Ripple’s Chief Executive Officer Brad Garlinghouse has further hinted that Ripple Labs may exit the United States and relocate their base of operations to another country due to unclear regulation for blockchain and digital asset firms and projects.

As the Ripple executive noted, the fact that US regulators are unable to enact a unifying framework to regulate the crypto industry is posing a disadvantage to some United States-based firms and this might just drive the company to set up camp in other more receptive countries.

Garlinghouse tweeted;

“The lack of a single national regulatory framework is putting US innovation and US companies at a significant disadvantage. All we’re asking for is a level playing field - if we need to move to another country to get that, then that’s the path we will have to take.”

As Blockchain.news reported, the initial inclination given that suggests Ripple may seek relocate its headquarters abroad came from Ripple’s co-founder Chris Larsen. Larsen who said that the United States has crushing biased regulations set up the stage for Garlinghouse who noted that the Department of Justice in its recent publication of Cryptocurrency Enforcement Framework highlighted 8 different regulatory bodies with a differing view about crypto assets.

“Last week’s DOJ report lists 8 separate US reg bodies each with a different view: crypto is property, crypto is a commodity, crypto is a virtual currency, crypto is a security, etc. Regulation shouldn’t be a guessing game.”
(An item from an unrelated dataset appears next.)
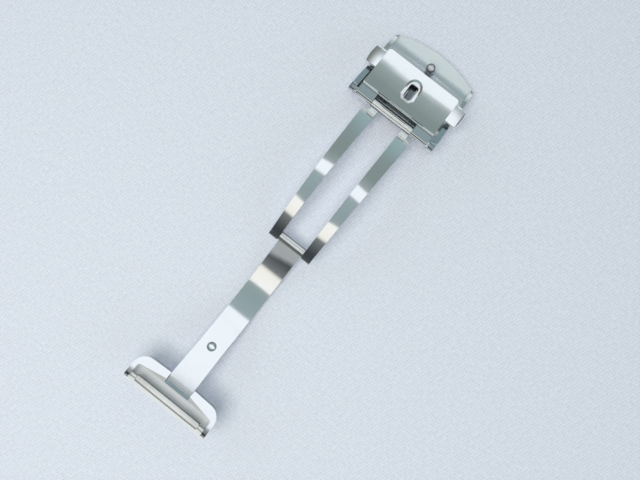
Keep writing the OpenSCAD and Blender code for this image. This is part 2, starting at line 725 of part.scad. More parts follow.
module strap_end() color("whitesmoke") at_tee() difference() {
    intersection() {
        tee_outer();
        translate([0, 0, tee_low_z + tee_face_r]) rotate([90, 0, 0])
            cylinder(r = tee_face_r, h = 2 * through, center = true, $fn = long_fn);
        union() {
            translate([-through, tee_end_y - tee_lip, tee_low_z - 1])
                cube([2 * through, through, 1 - tee_low_z - tee_depth]);
            across([[1, 1], [-bar_y, 1], [-bar_y, -bar_z], [tee_end_y, -bar_z], [tee_end_y, tee_low_z],
                [1, tee_low_z]], -through, through);
            translate([0, -bar_y, -bar_z]) rod(bar_z, -through, through);
        }
    }
    tee_inner(tee_rim, tee_rim + tee_rim_extra, -tee_ledge_h);
    tee_inner(tee_floor_y, tee_floor_y, -tee_depth);
    foot_slot();
    for (side = [left, right]) translate([side * tee_in_x, -bar_y, -bar_z])
        rod(bar_pivot_r + bar_gap, -tee_arm_t + bar_hole_end, tee_arm_t - bar_hole_end);
}

// Spring bar
module at_bar() at_tee() translate([0, -bar_y, -bar_z]) children();

module spring_bar_barrel() color("silver") at_bar() difference() {
    rod(bar_r, -barrel_l / 2, barrel_l / 2);
    rod(barrel_in_r, crimp_l - barrel_l / 2, barrel_l / 2 - crimp_l);
    rod(bar_shank_r + bar_gap, -barrel_l, barrel_l);
}

module bar_tip(side) at_bar() mirror([side < 0 ? 1 : 0, 0, 0]) {
    arm_x = tee_in_x - bar_gap;
    rod(plunger_r, barrel_l / 2 - crimp_l - bar_gap - plunger_l, barrel_l / 2 - crimp_l - bar_gap);
    rod(bar_shank_r, barrel_l / 2 - crimp_l - bar_gap - plunger_l / 2, arm_x);
    rod(bar_flange_r, arm_x - bar_flange_t, arm_x);
    rod(bar_pivot_r, arm_x - bar_flange_t, arm_x + bar_pivot_l);
}

module left_bar_tip() color("gainsboro") bar_tip(left);
module right_bar_tip() color("gainsboro") bar_tip(right);

// Spring hidden in the barrel, drawn as its plain sleeve
module spring_bar_spring() color("dimgray") at_bar() {
    half = barrel_l / 2 - crimp_l - bar_gap - plunger_l;
    outer_r = plunger_r - bar_gap;
    difference() {
        rod(outer_r, -half, half);
        rod(outer_r - bar_spring_wire, -half - 1, half + 1);
    }
}

latch_housing();
housing_base();
guide_pins();
main_hinge_pin();
cover_shell();
strap_peg();
left_button();
left_latch_plate();
left_button_spring();
right_button();
right_latch_plate();
right_button_spring();
fork_blade();
blade_hinge_pin();
fold_blade();
catch_stud();
strap_end();
spring_bar_barrel();
spring_bar_spring();
left_bar_tip();
right_bar_tip();
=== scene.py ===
# %% [markdown]
# A folding clasp for a watch strap, opened flat
#
# The clasp is all steel: a curved cover over a push-button latch, a forked middle blade, a narrow blade with a
# round stud, and a T-shaped strap end with a spring bar. Its exact shapes come from a packed model, which is
# loaded first as a fixed frame. Everything here is in metres, so a millimetre gets a name of its own. The box
# round the imported model is printed, and its floor sets the height of the cloth.

import json
import math

import bmesh
import bpy
from mathutils import Matrix, Vector


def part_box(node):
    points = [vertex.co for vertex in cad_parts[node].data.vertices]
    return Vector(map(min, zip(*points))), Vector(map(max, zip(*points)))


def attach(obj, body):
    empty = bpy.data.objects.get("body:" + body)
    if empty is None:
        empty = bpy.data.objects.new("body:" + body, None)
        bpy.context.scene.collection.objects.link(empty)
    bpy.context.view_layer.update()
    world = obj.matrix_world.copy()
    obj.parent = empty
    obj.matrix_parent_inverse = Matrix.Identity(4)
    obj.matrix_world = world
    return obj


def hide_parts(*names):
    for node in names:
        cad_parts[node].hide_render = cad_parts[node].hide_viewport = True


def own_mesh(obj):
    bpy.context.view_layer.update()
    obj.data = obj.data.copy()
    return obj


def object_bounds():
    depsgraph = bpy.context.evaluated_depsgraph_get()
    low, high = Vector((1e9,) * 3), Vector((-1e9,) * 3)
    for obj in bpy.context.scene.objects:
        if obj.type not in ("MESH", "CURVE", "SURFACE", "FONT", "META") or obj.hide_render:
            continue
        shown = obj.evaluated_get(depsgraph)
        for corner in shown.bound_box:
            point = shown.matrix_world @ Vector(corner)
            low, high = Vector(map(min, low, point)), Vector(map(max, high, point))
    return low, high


MM = 0.001
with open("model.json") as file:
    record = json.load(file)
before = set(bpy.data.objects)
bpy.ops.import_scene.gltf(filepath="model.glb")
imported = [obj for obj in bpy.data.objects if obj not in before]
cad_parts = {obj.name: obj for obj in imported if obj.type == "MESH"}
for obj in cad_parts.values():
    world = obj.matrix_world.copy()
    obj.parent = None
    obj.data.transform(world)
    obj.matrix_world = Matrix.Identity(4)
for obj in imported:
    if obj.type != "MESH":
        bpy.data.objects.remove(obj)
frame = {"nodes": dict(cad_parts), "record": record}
cad_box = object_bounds()
print("box in mm:", [[round(v / MM, 2) for v in corner] for corner in cad_box])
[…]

Garlinghouse is renowned for speaking out against unfriendly cryptocurrency laws as he did with India and his current reaction with respect to the position of US regulators is not uncommon. While the Ripple CEO did not give a hint of the probable country the company might likely relocate to, it is apparent that the CEO is set to make the move as he noted that some regulations made by the US regulators already favor Chinese companies over that of the United States’, a situation that does not place all companies on “equal footing.”